Wood roofing is a great aesthetic choice for cottage and Tudor-style homes. In dry climates, wood roofs can last up to 50 years. However, if your area is prone to wildfires, your wood roofing needs to be treated if you want to commit to it.

Wood roofing is also not suitable if you live in humid or wet regions. This type of roofing is most vulnerable to water damage, rot, and mold. If you really want wood roofing, we recommend western red cedar, pine, or redwood.

These materials repel insects, which is one less thing to worry about when doing maintenance.

6. Rolled Roofing

Rolled roofing is a common style of inexpensive roofing. This makes it popular with budget-conscious homeowners and builders. Labor and all the installation materials are cheaper than other roofing types.

This rolled material, which works best for roofs with a lower slope, is simple to install with a hammer. However, if your home has a flat roof, you may want to look at different options, as hammering can result in leaks. Rolled roofs are excellent for low-slope roofs and do not require an underlayment.

A disadvantage of rolled roofing is its short lifespan, lasting only five to ten years. Its quality might not match more expensive choices.

7. Green Roofing

A green roof, also known as a living roof, is a covering for your house made of native grasses. A green roof can also consist of wildflowers that attract pollinators. This type of roof can cost anywhere between $10 and $25 per square foot.

Green roofs offer many advantages, like reducing heat inside buildings and rainwater runoff.

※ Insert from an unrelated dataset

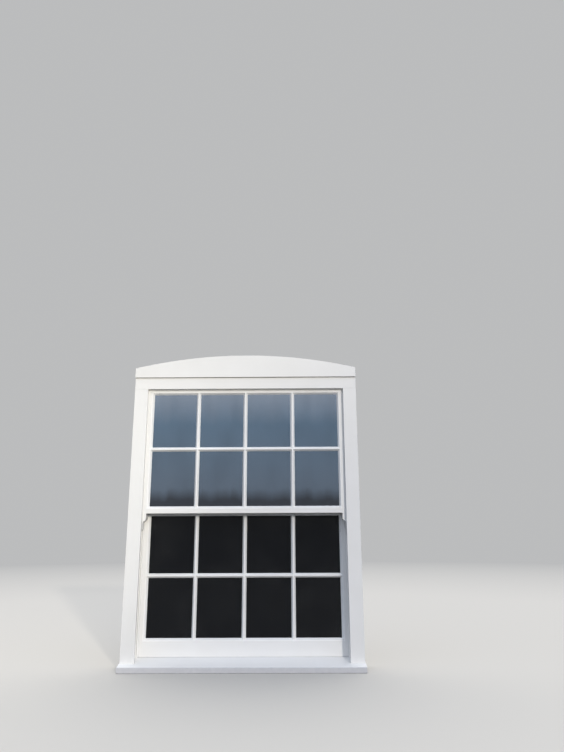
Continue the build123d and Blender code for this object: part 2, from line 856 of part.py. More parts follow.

A typical green roof should last you about 30 to 50 years.

Green roofing might be at the top of your list once you learn more about it. The main advantages of a green roof are that it is durable and maintains the environment. Installing green roofing styles also demands skilled labor.

A disadvantage of a green roof is that it requires extra structural support and horticulture. However, if you love gardening, this might not be a problem for you.

The Best Types of Roofing for Your Home

Now you know the different types of roofing for homes. Style is important when choosing a new roof, but it shouldn't be the only thing you consider.